:: DATA SUPPLIED

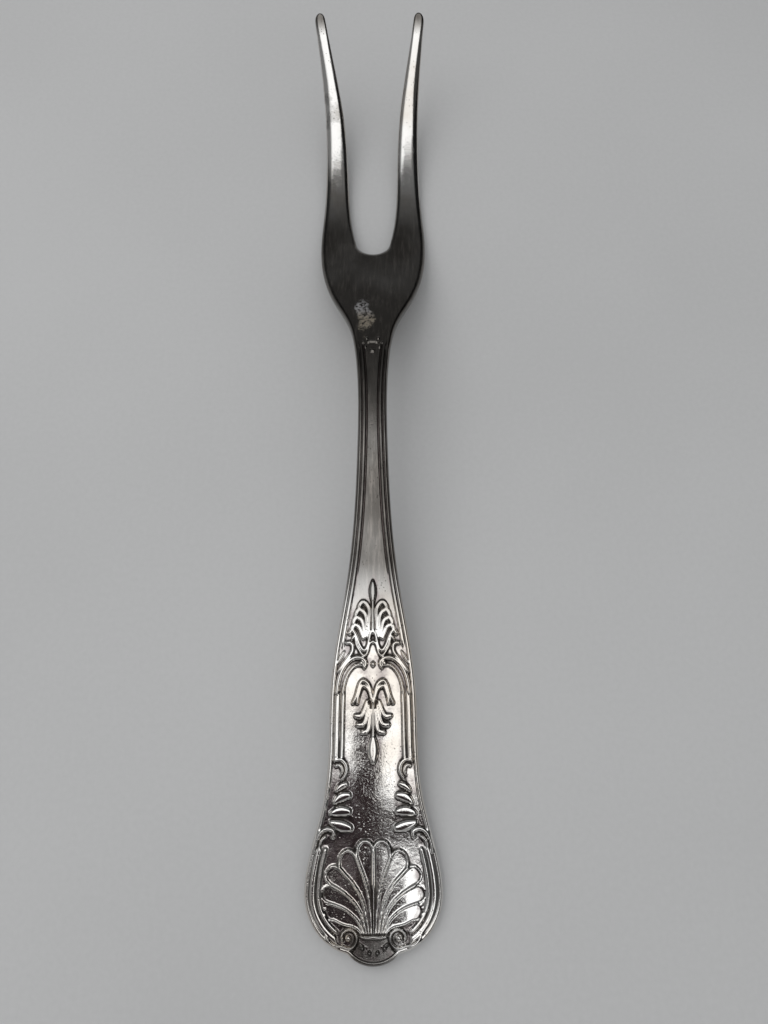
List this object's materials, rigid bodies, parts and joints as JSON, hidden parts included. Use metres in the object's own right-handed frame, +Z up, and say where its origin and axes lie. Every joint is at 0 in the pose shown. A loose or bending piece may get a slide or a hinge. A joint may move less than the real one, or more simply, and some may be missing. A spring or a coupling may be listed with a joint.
{
  "type": "serving fork",
  "caption": "One-piece two-tine serving fork with a broad fiddle handle ending in a scalloped shell, struck threads and foliage, and splayed upturned tines.",
  "frame": {"origin": "centre of the bounding box in plan, on the table the fork lies on", "axes": "+Y along the fork from the handle towards the tines, +Z up out of the ornamented face, +X to the right seen from above"},
  "size_m": [0.0281, 0.22, 0.0201],
  "materials": {
    "silver_plate": "polished silver plate, worn and tarnished"
  },
  "bodies": {
    "root": {"fork": "silver_plate"}
  },
  "joints": []
}
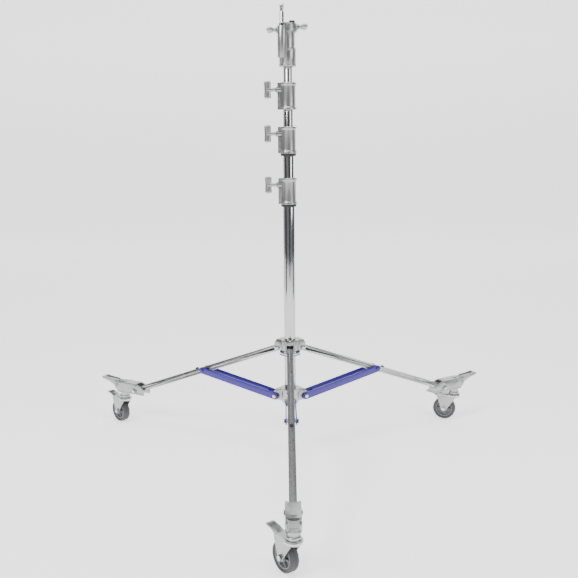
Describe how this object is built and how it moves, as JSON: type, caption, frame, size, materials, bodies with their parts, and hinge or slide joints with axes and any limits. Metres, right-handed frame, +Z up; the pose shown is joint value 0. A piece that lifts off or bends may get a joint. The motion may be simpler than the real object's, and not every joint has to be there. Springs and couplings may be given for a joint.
{
  "type": "lighting stand",
  "caption": "Telescopic lighting stand on a folding braced tripod with braked swivel casters; receiver bore and side stud at the top.",
  "frame": {"origin": "on the column axis at floor level", "axes": "+Z up along the column; the leg that faces the front is at -Y"},
  "size_m": [1.7208, 1.5129, 1.741],
  "materials": {
    "chrome": "polished",
    "cast": "satin",
    "leg": "satin",
    "bolt": "satin",
    "steel": "polished",
    "blue": "gloss",
    "black": "matte",
    "tyre": "matte",
    "wheel": "satin"
  },
  "bodies": {
    "stand": {"base_tube": "chrome", "tube_plug": "black", "lower_hub": "cast", "lower_pins": "bolt", "stop_ring": "steel", "blue_rings": "blue", "collar_3": "cast", "ring_3": "black"},
    "hub": {"upper_hub": "cast", "upper_pins": "bolt"},
    "hub_pin": {"release_pin": "bolt"},
    "riser_1": {"riser_1": "chrome", "bush_1": "black", "collar_2": "cast", "ring_2": "black"},
    "riser_2": {"riser_2": "chrome", "bush_2": "black", "collar_1": "cast"},
    "riser_3": {"riser_3": "chrome", "bush_3": "black", "head": "cast", "stud": "steel"},
    "knob_3": {"handle_3": "cast"},
    "knob_2": {"handle_2": "cast"},
    "knob_1": {"handle_1": "cast"},
    "head_knob_1": {"head_handle_1": "cast"},
    "head_knob_2": {"head_handle_2": "cast"},
    "leg_1": {"leg_1": "leg", "leg_bolt_1": "bolt"},
    "brace_1": {"brace_1": "blue"},
    "bracket_1": {"bracket_1": "cast", "bracket_pin_1": "bolt"},
    "lever_1": {"lever_1": "cast"},
    "fork_1": {"fork_1": "cast", "axle_1": "bolt"},
    "pedal_1": {"pedal_1": "cast"},
    "wheel_1": {"tyre_1": "tyre", "wheel_1": "wheel"},
    "leg_2": {"leg_2": "leg", "leg_bolt_2": "bolt"},
    "brace_2": {"brace_2": "blue"},
    "bracket_2": {"bracket_2": "cast", "bracket_pin_2": "bolt"},
    "lever_2": {"lever_2": "cast"},
    "fork_2": {"fork_2": "cast", "axle_2": "bolt"},
    "pedal_2": {"pedal_2": "cast"},
    "wheel_2": {"tyre_2": "tyre", "wheel_2": "wheel"},
    "leg_3": {"leg_3": "leg", "leg_bolt_3": "bolt"},
    "brace_3": {"brace_3": "blue"},
    "bracket_3": {"bracket_3": "cast", "bracket_pin_3": "bolt"},
    "lever_3": {"lever_3": "cast"},
    "fork_3": {"fork_3": "cast", "axle_3": "bolt"},
    "pedal_3": {"pedal_3": "cast"},
    "wheel_3": {"tyre_3": "tyre", "wheel_3": "wheel"}
  },
  "joints": [
    {"name": "hub_slide", "type": "slide", "parent": "stand", "child": "hub", "axis": [0, 0, 1], "range_m": [0, 0.25]},
    {"name": "hub_pin_slide", "type": "slide", "parent": "hub", "child": "hub_pin", "axis": [0, 0, 1], "range_m": [0, 0.008], "stiffness_N_per_m": 300, "springref_m": -0.004},
    {"name": "riser_1_slide", "type": "slide", "parent": "stand", "child": "riser_1", "axis": [0, 0, 1], "range_m": [0, 0.68]},
    {"name": "riser_2_slide", "type": "slide", "parent": "riser_1", "child": "riser_2", "axis": [0, 0, 1], "range_m": [0, 0.8]},
    {"name": "riser_3_slide", "type": "slide", "parent": "riser_2", "child": "riser_3", "axis": [0, 0, 1], "range_m": [0, 0.9]},
    {"name": "knob_3_turn", "type": "hinge", "parent": "stand", "child": "knob_3", "pos_m": [-0.06, 0, 1.099], "axis": [-1, 0, 0], "range_deg": [0, 180]},
    {"name": "knob_2_turn", "type": "hinge", "parent": "riser_1", "child": "knob_2", "pos_m": [-0.06, 0, 1.288], "axis": [-1, 0, 0], "range_deg": [0, 180]},
    {"name": "knob_1_turn", "type": "hinge", "parent": "riser_2", "child": "knob_1", "pos_m": [-0.06, 0, 1.447], "axis": [-1, 0, 0], "range_deg": [0, 180]},
    {"name": "head_knob_1_turn", "type": "hinge", "parent": "riser_3", "child": "head_knob_1", "pos_m": [-0.05, 0, 1.658], "axis": [-1, 0, 0], "range_deg": [0, 180]},
    {"name": "head_knob_2_turn", "type": "hinge", "parent": "riser_3", "child": "head_knob_2", "pos_m": [0.05, 0, 1.668], "axis": [1, 0, 0], "range_deg": [0, 180]},
    {"name": "leg_1_hinge", "type": "hinge", "parent": "hub", "child": "leg_1", "pos_m": [0, -0.05, 0.4613], "axis": [1, 0, 0], "range_deg": [-0.5, 17.82]},
    {"name": "brace_1_hinge", "type": "hinge", "parent": "stand", "child": "brace_1", "pos_m": [0, -0.062, 0.2596], "axis": [-1, 0, 0], "range_deg": [-0.5, 26.29]},
    {"name": "bracket_1_hinge", "type": "hinge", "parent": "leg_1", "child": "bracket_1", "pos_m": [0, -0.79, 0.167], "axis": [-1, 0, 0], "range_deg": [-0.5, 17.82]},
    {"name": "lever_1_hinge", "type": "hinge", "parent": "bracket_1", "child": "lever_1", "pos_m": [0, -0.893, 0.183], "axis": [-1, 0, 0], "range_deg": [0, 45]},
    {"name": "caster_1_swivel", "type": "hinge", "parent": "bracket_1", "child": "fork_1", "pos_m": [0, -0.864, 0.12], "axis": [0, 0, 1], "continuous": true},
    {"name": "wheel_1_roll", "type": "hinge", "parent": "fork_1", "child": "wheel_1", "pos_m": [-0.0241, -0.83083, 0.05], "axis": [-0.809, -0.5878, 0], "continuous": true},
    {"name": "pedal_1_hinge", "type": "hinge", "parent": "fork_1", "child": "pedal_1", "pos_m": [-0.03703, -0.81303, 0.109], "axis": [-0.809, -0.5878, 0], "range_deg": [0, 8]},
    {"name": "leg_2_hinge", "type": "hinge", "parent": "hub", "child": "leg_2", "pos_m": [0.0433, 0.025, 0.4613], "axis": [-0.5, 0.866, 0], "range_deg": [-0.5, 17.82]},
    {"name": "brace_2_hinge", "type": "hinge", "parent": "stand", "child": "brace_2", "pos_m": [0.05369, 0.031, 0.2596], "axis": [0.5, -0.866, 0], "range_deg": [-0.5, 26.29]},
    {"name": "bracket_2_hinge", "type": "hinge", "parent": "leg_2", "child": "bracket_2", "pos_m": [0.68416, 0.395, 0.167], "axis": [0.5, -0.866, 0], "range_deg": [-0.5, 17.82]},
    {"name": "lever_2_hinge", "type": "hinge", "parent": "bracket_2", "child": "lever_2", "pos_m": [0.77336, 0.4465, 0.183], "axis": [0.5, -0.866, 0], "range_deg": [0, 45]},
    {"name": "caster_2_swivel", "type": "hinge", "parent": "bracket_2", "child": "fork_2", "pos_m": [0.74825, 0.432, 0.12], "axis": [0, 0, 1], "continuous": true},
    {"name": "wheel_2_roll", "type": "hinge", "parent": "fork_2", "child": "wheel_2", "pos_m": [0.71051, 0.44802, 0.05], "axis": [-0.3907, -0.9205, 0], "continuous": true},
    {"name": "pedal_2_hinge", "type": "hinge", "parent": "fork_2", "child": "pedal_2", "pos_m": [0.69025, 0.45662, 0.109], "axis": [-0.3907, -0.9205, 0], "range_deg": [0, 8]},
    {"name": "leg_3_hinge", "type": "hinge", "parent": "hub", "child": "leg_3", "pos_m": [-0.0433, 0.025, 0.4613], "axis": [-0.5, -0.866, 0], "range_deg": [-0.5, 17.82]},
    {"name": "brace_3_hinge", "type": "hinge", "parent": "stand", "child": "brace_3", "pos_m": [-0.05369, 0.031, 0.2596], "axis": [0.5, 0.866, 0], "range_deg": [-0.5, 26.29]},
    {"name": "bracket_3_hinge", "type": "hinge", "parent": "leg_3", "child": "bracket_3", "pos_m": [-0.68416, 0.395, 0.167], "axis": [0.5, 0.866, 0], "range_deg": [-0.5, 17.82]},
    {"name": "lever_3_hinge", "type": "hinge", "parent": "bracket_3", "child": "lever_3", "pos_m": [-0.77336, 0.4465, 0.183], "axis": [0.5, 0.866, 0], "range_deg": [0, 45]},
    {"name": "caster_3_swivel", "type": "hinge", "parent": "bracket_3", "child": "fork_3", "pos_m": [-0.74825, 0.432, 0.12], "axis": [0, 0, 1], "continuous": true},
    {"name": "wheel_3_roll", "type": "hinge", "parent": "fork_3", "child": "wheel_3", "pos_m": [-0.77724, 0.46099, 0.05], "axis": [-0.7071, -0.7071, 0], "continuous": true},
    {"name": "pedal_3_hinge", "type": "hinge", "parent": "fork_3", "child": "pedal_3", "pos_m": [-0.79279, 0.47655, 0.109], "axis": [-0.7071, -0.7071, 0], "range_deg": [0, 8]}
  ],
  "couplings": [
    {"joint": "leg_1_hinge", "follows": "hub_slide", "rad_per_m": 1.2089},
    {"joint": "brace_1_hinge", "follows": "hub_slide", "rad_per_m": 1.8003},
    {"joint": "bracket_1_hinge", "follows": "hub_slide", "rad_per_m": 1.2089},
    {"joint": "leg_2_hinge", "follows": "hub_slide", "rad_per_m": 1.2089},
    {"joint": "brace_2_hinge", "follows": "hub_slide", "rad_per_m": 1.8003},
    {"joint": "bracket_2_hinge", "follows": "hub_slide", "rad_per_m": 1.2089},
    {"joint": "leg_3_hinge", "follows": "hub_slide", "rad_per_m": 1.2089},
    {"joint": "brace_3_hinge", "follows": "hub_slide", "rad_per_m": 1.8003},
    {"joint": "bracket_3_hinge", "follows": "hub_slide", "rad_per_m": 1.2089}
  ]
}
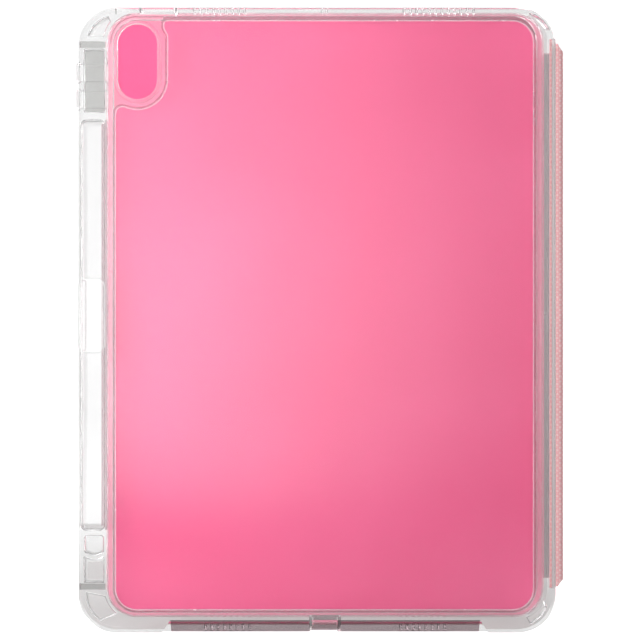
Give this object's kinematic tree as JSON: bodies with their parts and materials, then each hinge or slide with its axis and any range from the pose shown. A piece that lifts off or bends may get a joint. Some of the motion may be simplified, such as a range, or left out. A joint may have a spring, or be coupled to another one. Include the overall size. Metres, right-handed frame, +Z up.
{
  "type": "tablet case",
  "caption": "Clear-backed folio for a tablet: bumper with a side stylus channel and camera window, and a folding fabric cover hung on a hinged spine.",
  "frame": {"origin": "middle of the bottom edge that the case stands on", "axes": "+Z up the case's height, +Y from the clear back towards the cover, +X from the stylus channel towards the spine"},
  "size_m": [0.2006, 0.014, 0.2574],
  "materials": {
    "clear_hard": "clear polished rigid plastic",
    "clear_soft": "clear flexible plastic, glossy",
    "frosted_soft": "frosted flexible plastic, satin",
    "woven_fabric": "salmon-pink diamond-weave cloth",
    "soft_lining": "rose-pink brushed lining",
    "board": "stiff grey board",
    "magnet": "plated"
  },
  "bodies": {
    "shell": {"back_plate": "clear_hard", "bumper_frame": "clear_soft", "camera_guard": "frosted_soft", "stylus_bridge": "clear_soft", "spine_flange": "woven_fabric", "hinge_retainer": "clear_hard"},
    "volume_up": {"volume_up_button": "clear_soft"},
    "volume_down": {"volume_down_button": "clear_soft"},
    "spine": {"spine_skin": "woven_fabric", "spine_board": "board", "spine_lining": "soft_lining"},
    "panel_a": {"panel_a_skin": "woven_fabric", "panel_a_board": "board", "panel_a_lining": "soft_lining", "stand_strip": "magnet"},
    "panel_b": {"panel_b_skin": "woven_fabric", "panel_b_board": "board", "panel_b_lining": "soft_lining"},
    "panel_c": {"panel_c_skin": "woven_fabric", "panel_c_board": "board", "panel_c_lining": "soft_lining", "stand_magnet_top": "magnet", "stand_magnet_middle": "magnet", "stand_magnet_bottom": "magnet", "wake_magnet": "magnet"}
  },
  "joints": [
    {"name": "volume_up_press", "type": "slide", "parent": "shell", "child": "volume_up", "axis": [1, 0, 0], "range_m": [0, 0.0006], "stiffness_N_per_m": 2500},
    {"name": "volume_down_press", "type": "slide", "parent": "shell", "child": "volume_down", "axis": [1, 0, 0], "range_m": [0, 0.0006], "stiffness_N_per_m": 2500},
    {"name": "spine_hinge", "type": "hinge", "parent": "shell", "child": "spine", "pos_m": [0.10035, -0.0056, 0.13055], "axis": [0, 0, -1], "range_deg": [0, 150]},
    {"name": "cover_hinge", "type": "hinge", "parent": "spine", "child": "panel_a", "pos_m": [0.10035, 0.00705, 0.13055], "axis": [0, 0, -1], "range_deg": [0, 150]},
    {"name": "first_fold", "type": "hinge", "parent": "panel_a", "child": "panel_b", "pos_m": [0.03535, 0.00705, 0.1308], "axis": [0, 0, -1], "range_deg": [0, 118]},
    {"name": "second_fold", "type": "hinge", "parent": "panel_b", "child": "panel_c", "pos_m": [-0.02615, 0.00705, 0.1308], "axis": [0, 0, -1], "range_deg": [0, 118]}
  ],
  "couplings": [
    {"joint": "cover_hinge", "follows": "spine_hinge", "ratio": 1}
  ]
}
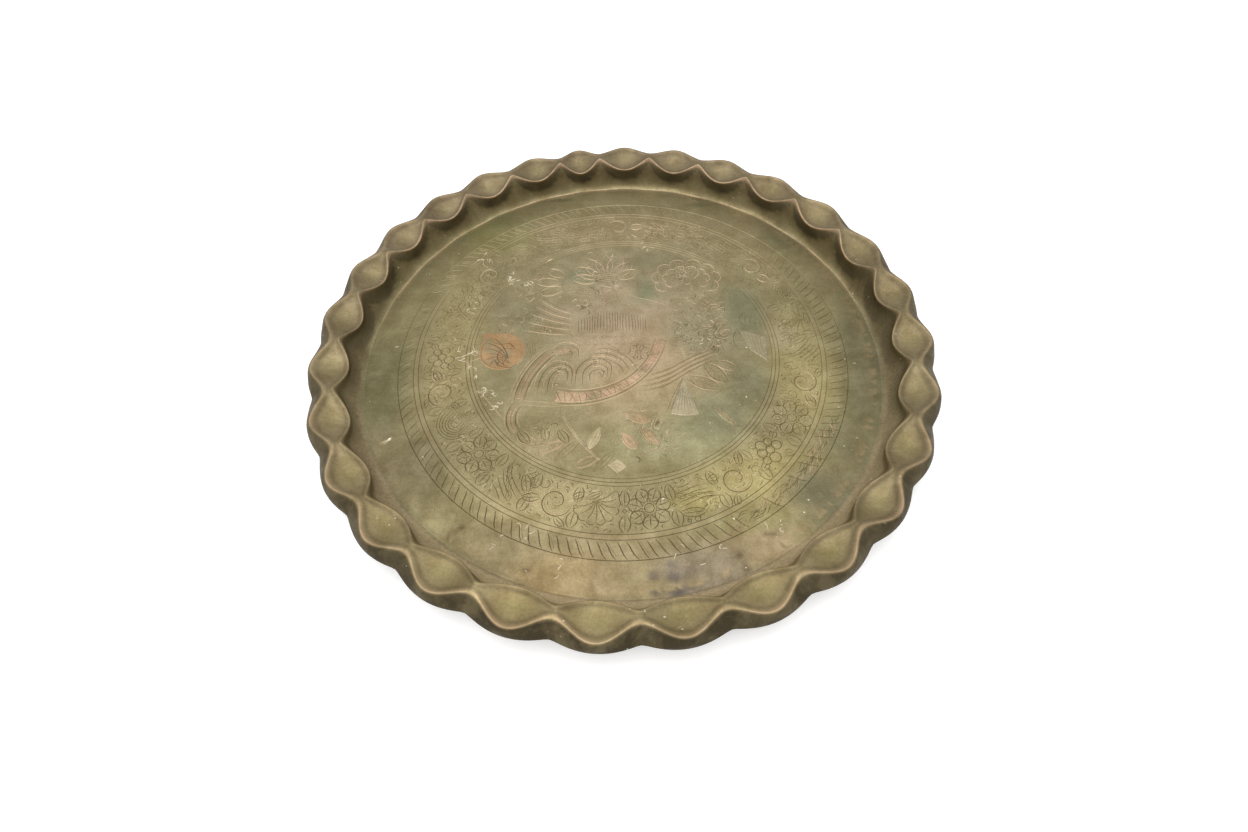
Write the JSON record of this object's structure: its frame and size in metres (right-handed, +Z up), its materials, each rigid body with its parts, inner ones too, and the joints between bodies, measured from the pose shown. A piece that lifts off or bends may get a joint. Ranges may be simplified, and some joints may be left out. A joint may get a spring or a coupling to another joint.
{
  "type": "paten plate",
  "caption": "Round shallow brass tray with a fluted rim of almond-shaped panels, a turned-down edge, an engraved floor and small flush copper and silver-coloured inlays.",
  "frame": {"origin": "centre of the flat underside", "axes": "+Z up, square to the floor; -Y towards the front; +X to the right"},
  "size_m": [0.3037, 0.3042, 0.0184],
  "materials": {
    "tray_brass": "old tarnished brass, satin, olive brown in the hollows and worn tan on the ridges",
    "inlay_copper": null,
    "inlay_silver": "dull silver-coloured sheet, satin, slightly yellowed"
  },
  "bodies": {
    "root": {"dish": "tray_brass", "sash_tail": "inlay_copper", "sash_middle": "inlay_copper", "sash_head": "inlay_copper", "petal_patch": "inlay_copper", "ribbon_upper": "inlay_copper", "ribbon_lower": "inlay_copper", "ribbon_tip": "inlay_copper", "bloom_left": "inlay_copper", "bloom_right": "inlay_copper", "bloom_top": "inlay_copper", "twig": "inlay_copper", "fan_leaf": "inlay_silver", "wedge_leaf": "inlay_silver", "slim_leaf": "inlay_silver", "bud": "inlay_silver", "twig_leaf": "inlay_silver"}
  },
  "joints": []
}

::::

### YOUR OBJECTIVE
With both ends included, please retype exactly the lines from the line containing "Write the JSON" to the final line of the data.

### THE OUTPUT
Write the JSON record of this object's structure: its frame and size in metres (right-handed, +Z up), its materials, each rigid body with its parts, inner ones too, and the joints between bodies, measured from the pose shown. A piece that lifts off or bends may get a joint. Ranges may be simplified, and some joints may be left out. A joint may get a spring or a coupling to another joint.
{
  "type": "paten plate",
  "caption": "Round shallow brass tray with a fluted rim of almond-shaped panels, a turned-down edge, an engraved floor and small flush copper and silver-coloured inlays.",
  "frame": {"origin": "centre of the flat underside", "axes": "+Z up, square to the floor; -Y towards the front; +X to the right"},
  "size_m": [0.3037, 0.3042, 0.0184],
  "materials": {
    "tray_brass": "old tarnished brass, satin, olive brown in the hollows and worn tan on the ridges",
    "inlay_copper": null,
    "inlay_silver": "dull silver-coloured sheet, satin, slightly yellowed"
  },
  "bodies": {
    "root": {"dish": "tray_brass", "sash_tail": "inlay_copper", "sash_middle": "inlay_copper", "sash_head": "inlay_copper", "petal_patch": "inlay_copper", "ribbon_upper": "inlay_copper", "ribbon_lower": "inlay_copper", "ribbon_tip": "inlay_copper", "bloom_left": "inlay_copper", "bloom_right": "inlay_copper", "bloom_top": "inlay_copper", "twig": "inlay_copper", "fan_leaf": "inlay_silver", "wedge_leaf": "inlay_silver", "slim_leaf": "inlay_silver", "bud": "inlay_silver", "twig_leaf": "inlay_silver"}
  },
  "joints": []
}